Answer with nothing but a number: how many lines include the word "joints"?

======== DATA PROVIDED

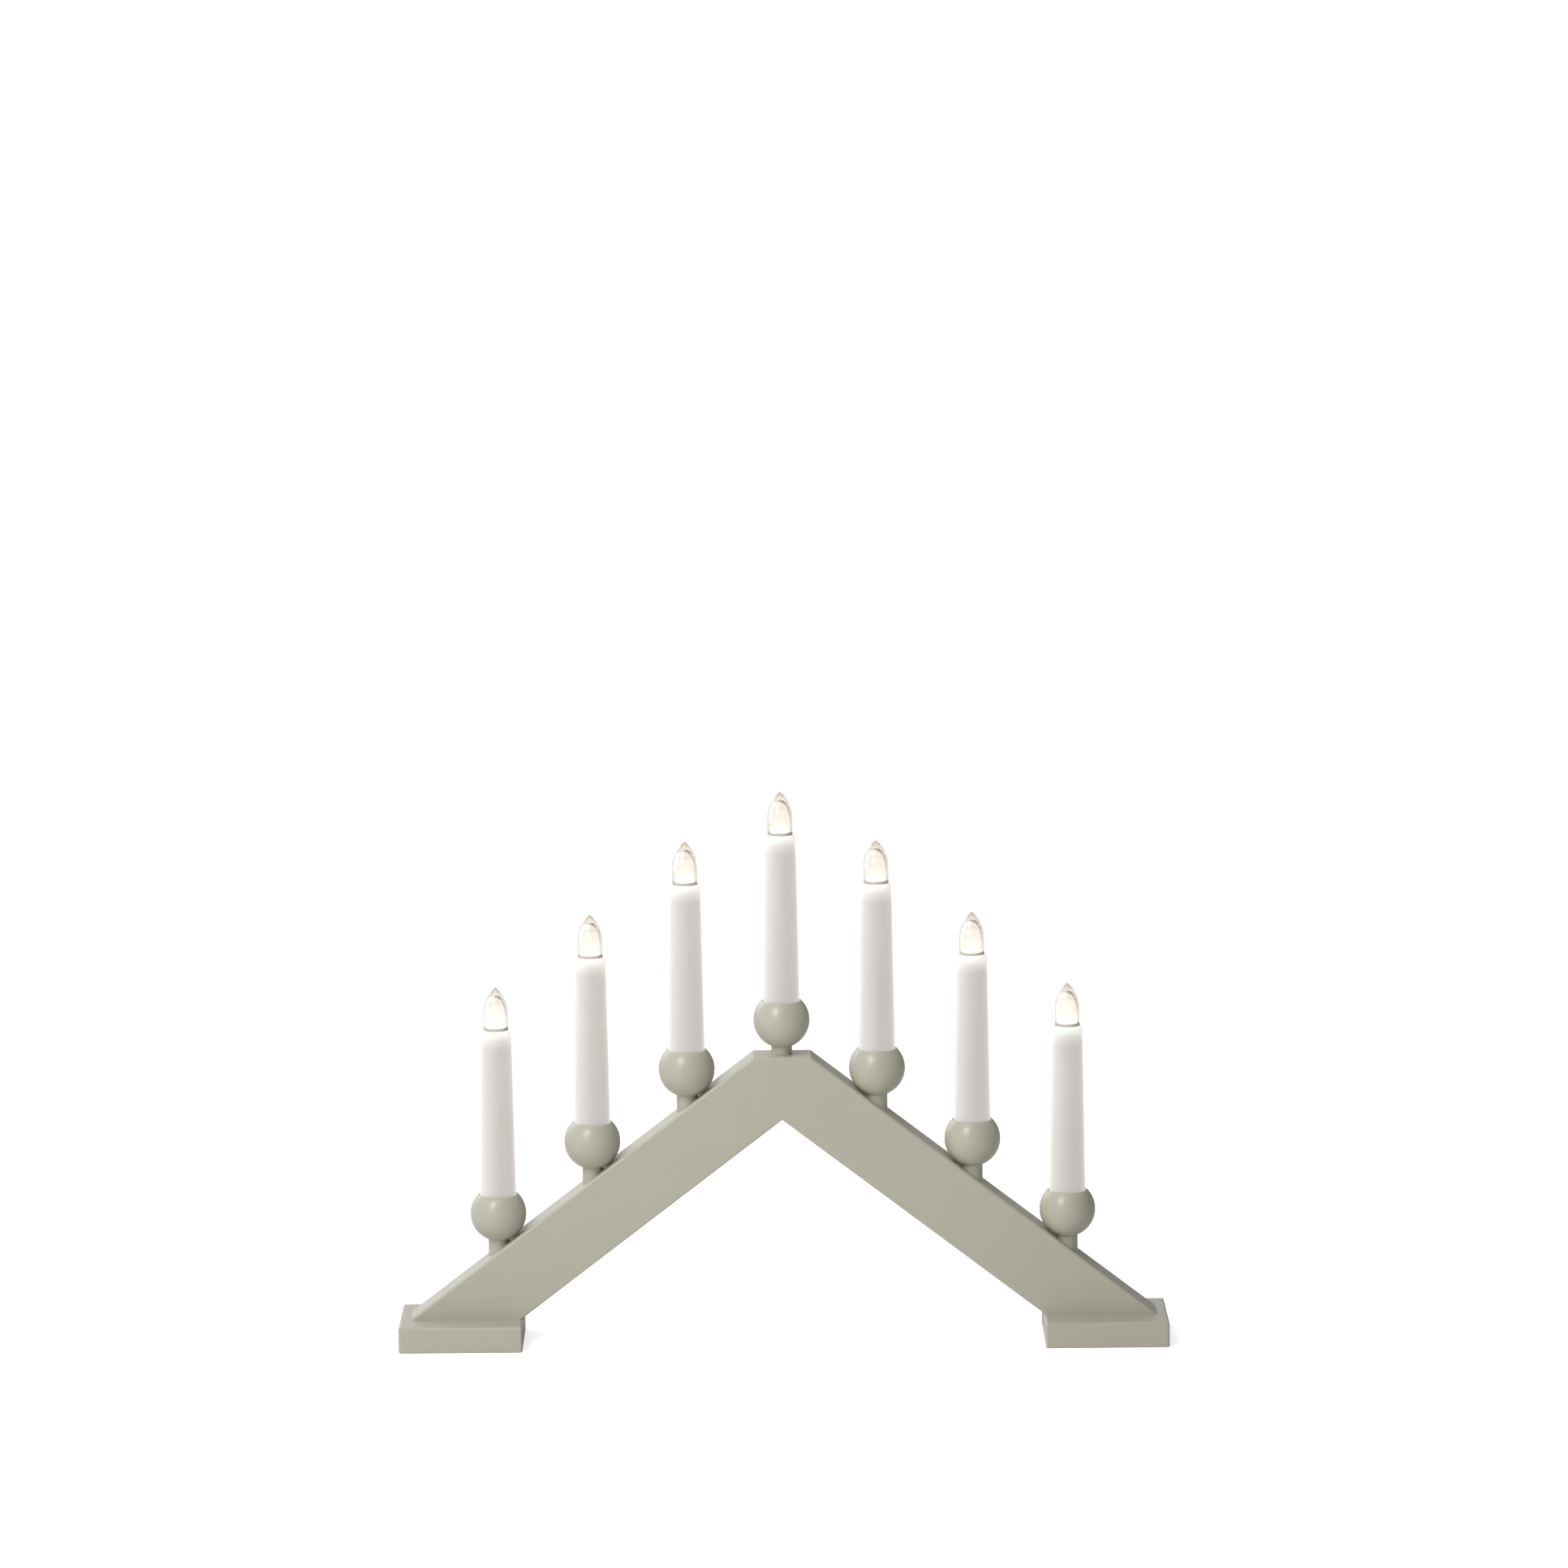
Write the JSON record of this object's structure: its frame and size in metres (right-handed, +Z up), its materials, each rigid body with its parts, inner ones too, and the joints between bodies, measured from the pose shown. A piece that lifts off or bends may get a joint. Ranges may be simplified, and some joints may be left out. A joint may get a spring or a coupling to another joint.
{
  "type": "electric candle arch",
  "caption": "Electric candle arch: mitred painted wooden beams on block feet carry turned cups, tapered candle sleeves and clear pointed screw-in bulbs.",
  "frame": {"origin": "on the supporting surface, under the middle of the arch", "axes": "+X along the arch to the right, +Y from front to back, +Z up"},
  "size_m": [0.431, 0.058, 0.3115],
  "materials": {
    "painted_wood": "warm grey satin paint over solid wood",
    "plain_wood": "raw",
    "steel": "zinc plated",
    "sleeve_plastic": "white, slightly translucent",
    "holder_plastic": "white",
    "brass": "plain",
    "clear_envelope": "clear and smooth",
    "core_plastic": "off-white",
    "wire_insulation": "white",
    "inlet_rubber": "pale grey"
  },
  "bodies": {
    "arch": {"left_foot": "painted_wood", "left_beam": "painted_wood", "left_channel_cover": "painted_wood", "right_foot": "painted_wood", "right_beam": "painted_wood", "right_channel_cover": "painted_wood", "mitre_dowels": "plain_wood", "foot_screws": "steel", "cover_nails": "steel", "cup_1": "painted_wood", "candle_sleeve_1": "sleeve_plastic", "cup_2": "painted_wood", "candle_sleeve_2": "sleeve_plastic", "cup_3": "painted_wood", "candle_sleeve_3": "sleeve_plastic", "cup_4": "painted_wood", "candle_sleeve_4": "sleeve_plastic", "cup_5": "painted_wood", "candle_sleeve_5": "sleeve_plastic", "cup_6": "painted_wood", "candle_sleeve_6": "sleeve_plastic", "cup_7": "painted_wood", "candle_sleeve_7": "sleeve_plastic", "lamp_holders": "holder_plastic", "socket_shells": "brass", "centre_contacts": "brass", "link_wires": "wire_insulation", "feed_wire": "wire_insulation", "return_wire": "wire_insulation", "wire_splices": "steel", "cord_inlet": "inlet_rubber"},
    "bulb_tip_1": {"bulb_contact_1": "brass"},
    "bulb_1": {"bulb_glass_1": "clear_envelope", "bulb_cap_1": "brass", "bulb_core_1": "core_plastic"},
    "bulb_tip_2": {"bulb_contact_2": "brass"},
    "bulb_2": {"bulb_glass_2": "clear_envelope", "bulb_cap_2": "brass", "bulb_core_2": "core_plastic"},
    "bulb_tip_3": {"bulb_contact_3": "brass"},
    "bulb_3": {"bulb_glass_3": "clear_envelope", "bulb_cap_3": "brass", "bulb_core_3": "core_plastic"},
    "bulb_tip_4": {"bulb_contact_4": "brass"},
    "bulb_4": {"bulb_glass_4": "clear_envelope", "bulb_cap_4": "brass", "bulb_core_4": "core_plastic"},
    "bulb_tip_5": {"bulb_contact_5": "brass"},
    "bulb_5": {"bulb_glass_5": "clear_envelope", "bulb_cap_5": "brass", "bulb_core_5": "core_plastic"},
    "bulb_tip_6": {"bulb_contact_6": "brass"},
    "bulb_6": {"bulb_glass_6": "clear_envelope", "bulb_cap_6": "brass", "bulb_core_6": "core_plastic"},
    "bulb_tip_7": {"bulb_contact_7": "brass"},
    "bulb_7": {"bulb_glass_7": "clear_envelope", "bulb_cap_7": "brass", "bulb_core_7": "core_plastic"}
  },
  "joints": [
    {"name": "bulb_lift_1", "type": "slide", "parent": "arch", "child": "bulb_tip_1", "axis": [0, 0, 1], "range_m": [0, 0.00769]},
    {"name": "bulb_turn_1", "type": "hinge", "parent": "bulb_tip_1", "child": "bulb_1", "pos_m": [-0.1596, 0, 0.2], "axis": [0, 0, 1], "range_deg": [0, 1530]},
    {"name": "bulb_lift_2", "type": "slide", "parent": "arch", "child": "bulb_tip_2", "axis": [0, 0, 1], "range_m": [0, 0.00769]},
    {"name": "bulb_turn_2", "type": "hinge", "parent": "bulb_tip_2", "child": "bulb_2", "pos_m": [-0.1064, 0, 0.2], "axis": [0, 0, 1], "range_deg": [0, 1530]},
    {"name": "bulb_lift_3", "type": "slide", "parent": "arch", "child": "bulb_tip_3", "axis": [0, 0, 1], "range_m": [0, 0.00769]},
    {"name": "bulb_turn_3", "type": "hinge", "parent": "bulb_tip_3", "child": "bulb_3", "pos_m": [-0.0532, 0, 0.2], "axis": [0, 0, 1], "range_deg": [0, 1530]},
    {"name": "bulb_lift_4", "type": "slide", "parent": "arch", "child": "bulb_tip_4", "axis": [0, 0, 1], "range_m": [0, 0.00769]},
    {"name": "bulb_turn_4", "type": "hinge", "parent": "bulb_tip_4", "child": "bulb_4", "pos_m": [0, 0, 0.2], "axis": [0, 0, 1], "range_deg": [0, 1530]},
    {"name": "bulb_lift_5", "type": "slide", "parent": "arch", "child": "bulb_tip_5", "axis": [0, 0, 1], "range_m": [0, 0.00769]},
    {"name": "bulb_turn_5", "type": "hinge", "parent": "bulb_tip_5", "child": "bulb_5", "pos_m": [0.0532, 0, 0.2], "axis": [0, 0, 1], "range_deg": [0, 1530]},
    {"name": "bulb_lift_6", "type": "slide", "parent": "arch", "child": "bulb_tip_6", "axis": [0, 0, 1], "range_m": [0, 0.00769]},
    {"name": "bulb_turn_6", "type": "hinge", "parent": "bulb_tip_6", "child": "bulb_6", "pos_m": [0.1064, 0, 0.2], "axis": [0, 0, 1], "range_deg": [0, 1530]},
    {"name": "bulb_lift_7", "type": "slide", "parent": "arch", "child": "bulb_tip_7", "axis": [0, 0, 1], "range_m": [0, 0.00769]},
    {"name": "bulb_turn_7", "type": "hinge", "parent": "bulb_tip_7", "child": "bulb_7", "pos_m": [0.1596, 0, 0.2], "axis": [0, 0, 1], "range_deg": [0, 1530]}
  ],
  "couplings": [
    {"joint": "bulb_lift_1", "follows": "bulb_turn_1", "m_per_rad": 0.00028807},
    {"joint": "bulb_lift_2", "follows": "bulb_turn_2", "m_per_rad": 0.00028807},
    {"joint": "bulb_lift_3", "follows": "bulb_turn_3", "m_per_rad": 0.00028807},
    {"joint": "bulb_lift_4", "follows": "bulb_turn_4", "m_per_rad": 0.00028807},
    {"joint": "bulb_lift_5", "follows": "bulb_turn_5", "m_per_rad": 0.00028807},
    {"joint": "bulb_lift_6", "follows": "bulb_turn_6", "m_per_rad": 0.00028807},
    {"joint": "bulb_lift_7", "follows": "bulb_turn_7", "m_per_rad": 0.00028807}
  ]
}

================

> **RESPONSE TO THE TASK**:
2